Married, With Dishes…
So, my husband, like all men in life, has a few quirky habits. And like all men, some of them are annoying as all get-out. Don’t get me wrong, I love him to death, but being clinically OCD, there’s a certain way that every. Single. Thing. Has to be done. Like the time that I sent him out to do laundry. 4 hours later I called to see where he was, and he was still doing the laundry because everything had to be folded a certain way?
Fast forward to him washing the dishes. Before we got a dishwasher, for the life of me I could not figure out how the hell we could go through over 2 bottles of Ultra Dawn Platinum in less than a week. Seriously, I cook, I don’t burn food that has to be chiseled off of a frying pan. I use nothing but T-fal and Wolfgang Puck cookware. And clearly, this was not a question of soap quality.
So one night, I snuck around the corner of the doorway to see him in action. Everything seemed normal enough, until I watched him wash a dish. So he puts soap on the sponge. I’m assuming it’s been at least a couple of bowls since he last used the soap. He proceeds to wash a dish, runs it under water to get the soap off, picks up another plate and picks up the bottle of soap again. So he puts the sponge on the plate, puts soap on the sponge, and precedes to wash the plate, and then rinse it. He picks up another dish, and picks up the soap again… Dude, I swear he used HALF of a FULL SIZED BOTTLE of Ultra Dawn Platinum concentrated soap to wash the dinner dishes that had like NOTHING on them!
Now again, I appreciate him doing them, you have NO IDEA, I wasn’t about to say anything to him about it. So then, once we got a new kitchen, I was determined to get a dishwasher. Now we all know you can’t just dump plates full of stuff into the dishwasher without rinsing them off first. So, I rinse everything off and then put it in to be washed. Shopping day comes, and he leaves me a note that we need dish washing liquid. Now I’d be fine with that, except I bought two bottles last week???
So this goes on across the next two weeks. The next night I hear him in the kitchen. I sneak around the corner, and I see him washing dishes in the sink. Or at least I thought he was washing dishes in the sink. Sponge, full leather, full soaping, rinsing. And then putting them in the dishwasher. Not to drain, not to dry, to be WASHED.
Dude, I walked over to the dishwasher and picked up one of the dishes, I could have taken it and put it away in the dang cabinet! It was washed completely clean! I looked at him and said why are you full washing these? He says, “I’m not, I’m only rinsing them.” I had to walk away. I’m probably paying twice as much now on my water bill, still buying two bottles of Ultra Dawn Platinum a week, and now, dishwasher pods.
Now, you would think, and I would think, that somebody who’s that anal about dishes being clean would be almost as anal about the inside of the sink. Yeah, not so much. Apparently, for as many dishes as can be washed, and this much food can be washed off those plates before going into the dishwasher, let me say unequivocally the same does NOT go for the inside of the sink. Now there’s not many things I skeeve in this life, but greasy smegma in the bottom of the sink is definitely at the top of my list.

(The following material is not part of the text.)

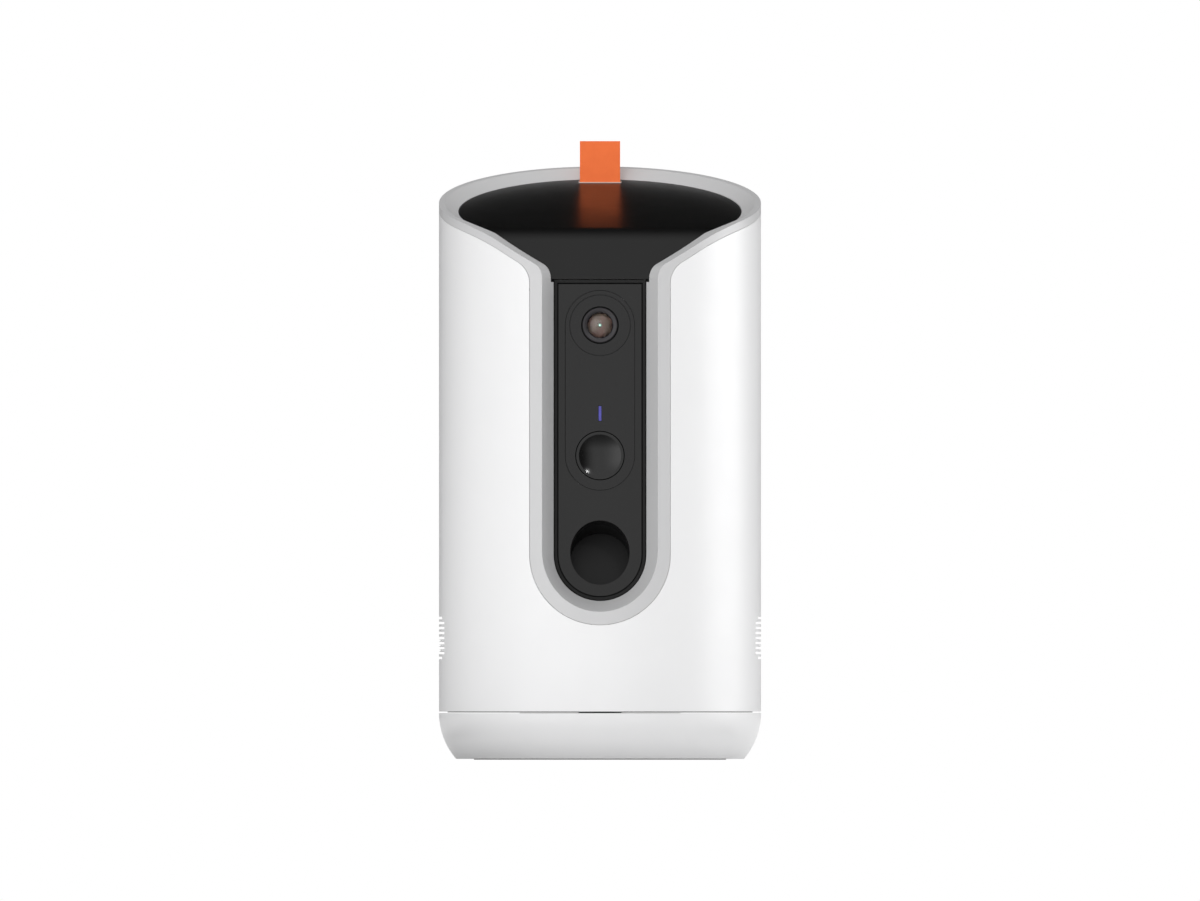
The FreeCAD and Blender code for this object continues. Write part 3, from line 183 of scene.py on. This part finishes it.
class Look:
    """One node material: a Principled shader with colour, roughness and bump worked out by nodes."""

    def __init__(self, name, colour, roughness, **sockets):
        self.material = bpy.data.materials.new(name)
        self.material.use_nodes = True
        self.tree = self.material.node_tree
        self.shader = self.tree.nodes["Principled BSDF"]
        self.colour = colour
        self.roughness = roughness
        self.set(Base_Color=colour, Roughness=roughness, **sockets)
        self.height = None
        self.edge_radius = 0.0
        self.finished = False

    def node(self, kind, **settings):
        made = self.tree.nodes.new("ShaderNode" + kind)
        for key, value in settings.items():
            setattr(made, key, value)
        return made

    def link(self, source, target):
        self.tree.links.new(source, target)

    def feed(self, value, socket):
        """Give a socket a number, a colour or another node's output."""
        if isinstance(value, (int, float)):
            socket.default_value = value
        elif isinstance(value, tuple):
            socket.default_value = (*value, 1)
        else:
            self.link(value, socket)

    def set(self, **values):
        """Feed the shader's sockets, whose names have _ for a space here."""
        for key, value in values.items():
            self.feed(value, self.shader.inputs[key.replace("_", " ")])

    def coordinates(self, scale=(1, 1, 1)):
        place = self.node("TexCoord")
        mapping = self.node("Mapping")
        mapping.inputs["Scale"].default_value = scale
        self.link(place.outputs["Object"], mapping.inputs["Vector"])
        return mapping.outputs["Vector"]

    def noise(self, size_mm, detail=3.0, rough=0.55, stretch=(1, 1, 1)):
        """Noise whose cells are about size_mm across."""
        made = self.node("TexNoise")
        made.inputs["Scale"].default_value = 1 / (size_mm * MM)
        made.inputs["Detail"].default_value = detail
        made.inputs["Roughness"].default_value = rough
        self.link(self.coordinates(stretch), made.inputs["Vector"])
        return made.outputs["Fac"]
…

Seriously, I mean like I just threw up a little bit in my mouth at the thought of it. He does the dishes, and leaves the solids that were stuck to the greasy dishes in the sink. So then the water in the sink stops going down, and now you have to stick your hands into the greasy water and grab that crap out of the drain…
Then, just when you think that that’s about as nasty as it could possibly get, well, guess what? You missed that tablespoon in the bottom of it. Ever take a kitchen spoon sink shower with greasy water? NOT FUN!!! And let’s not forget doing greasy dishes and getting an itch on your face with greasy hands… or your sleeves that you pushed up that keep falling down because you stretched them out so now you gotta touch them with your greasy hands…
Lifetime supply of styrofoam plates, here we come!!!!!
And gentlemen, just remember: when she’s had an attitude for two days and you finally ask her, “What the hell is wrong with you?” Just picture Beetlejuice, cuz it’s SHOWTIME!!!